My first book was published in 1974 after a School’s Inspector spotted it in my classroom: a small homemade book, written out in the Initial Teaching Alphabet. He sent it off to Andre Deutsch who were just starting a children’s list and they published it. As easy as that! After nineteen secure years with the same publisher and the same editor, the Deutsch children’s list was sold on to Scholastic and I discovered nothing was going to be easy ever again.

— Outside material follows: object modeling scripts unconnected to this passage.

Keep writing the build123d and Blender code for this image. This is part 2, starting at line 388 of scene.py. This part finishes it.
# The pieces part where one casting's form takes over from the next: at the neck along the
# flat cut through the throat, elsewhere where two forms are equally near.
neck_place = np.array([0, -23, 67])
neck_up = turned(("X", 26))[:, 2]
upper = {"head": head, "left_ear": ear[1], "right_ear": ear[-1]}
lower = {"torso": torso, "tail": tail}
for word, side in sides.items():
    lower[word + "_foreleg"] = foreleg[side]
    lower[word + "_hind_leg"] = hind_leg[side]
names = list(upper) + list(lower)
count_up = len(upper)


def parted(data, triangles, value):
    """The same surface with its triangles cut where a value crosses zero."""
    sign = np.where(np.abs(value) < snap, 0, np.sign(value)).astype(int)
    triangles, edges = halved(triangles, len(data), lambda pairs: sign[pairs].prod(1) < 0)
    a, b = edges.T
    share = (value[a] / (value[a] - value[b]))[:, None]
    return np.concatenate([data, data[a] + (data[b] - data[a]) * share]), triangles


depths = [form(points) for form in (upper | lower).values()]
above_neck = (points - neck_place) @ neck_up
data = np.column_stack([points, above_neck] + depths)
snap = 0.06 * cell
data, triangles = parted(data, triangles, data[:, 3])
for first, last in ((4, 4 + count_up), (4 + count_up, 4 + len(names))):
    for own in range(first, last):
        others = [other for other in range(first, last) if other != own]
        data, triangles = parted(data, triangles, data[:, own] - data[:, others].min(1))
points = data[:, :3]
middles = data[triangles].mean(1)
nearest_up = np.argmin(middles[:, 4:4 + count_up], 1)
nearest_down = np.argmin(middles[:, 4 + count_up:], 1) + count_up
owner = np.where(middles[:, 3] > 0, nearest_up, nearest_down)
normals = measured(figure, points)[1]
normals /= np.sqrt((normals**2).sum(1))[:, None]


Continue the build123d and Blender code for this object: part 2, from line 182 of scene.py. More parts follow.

What's the worst thing about writing?
Silence when I don’t want it; publishers’ silence; answer phones that say, ‘You have no messages’.
And the best?
A letter from a child; not 30 letters after a visit to a school, all of them copied from the blackboard, but one unexpected letter from a child who loved one of my books. Response to this reader and others who love my books: they make me feel that what I’m doing is worth all the struggle and sacrifice.
Breakthrough moments?
These seem to be linked to good timing; a book in the right place at the right time. I had this when I started out; my first book turning up just when Andre Deutsch were looking for books for their new children’s list. I also had it at the end of the 1980s when my books were being short-listed for awards, but then things went all-out-of-sync in the 1990s after I lost the security of a small publisher and had to deal with big conglomerates and a succession of editors. Now that timing is improving again: a book that survived seven years without being put-out-of-print, recommended for a children’s TV serial; the possibility of a UK publisher taking my Korean Folk Tales because there’s been a shift in the market; suddenly UK publishers are becoming more interested in collections, when a year ago they were only interested in a single tale.
What inspires you to write?
I think places inspire me to write; places I’ve known from my childhood. While I’ve been a RLF fellow at Kent University I’ve been thinking about a story set in Kent where I used to be taken hop picking in the early 1950s when I was a tiny child.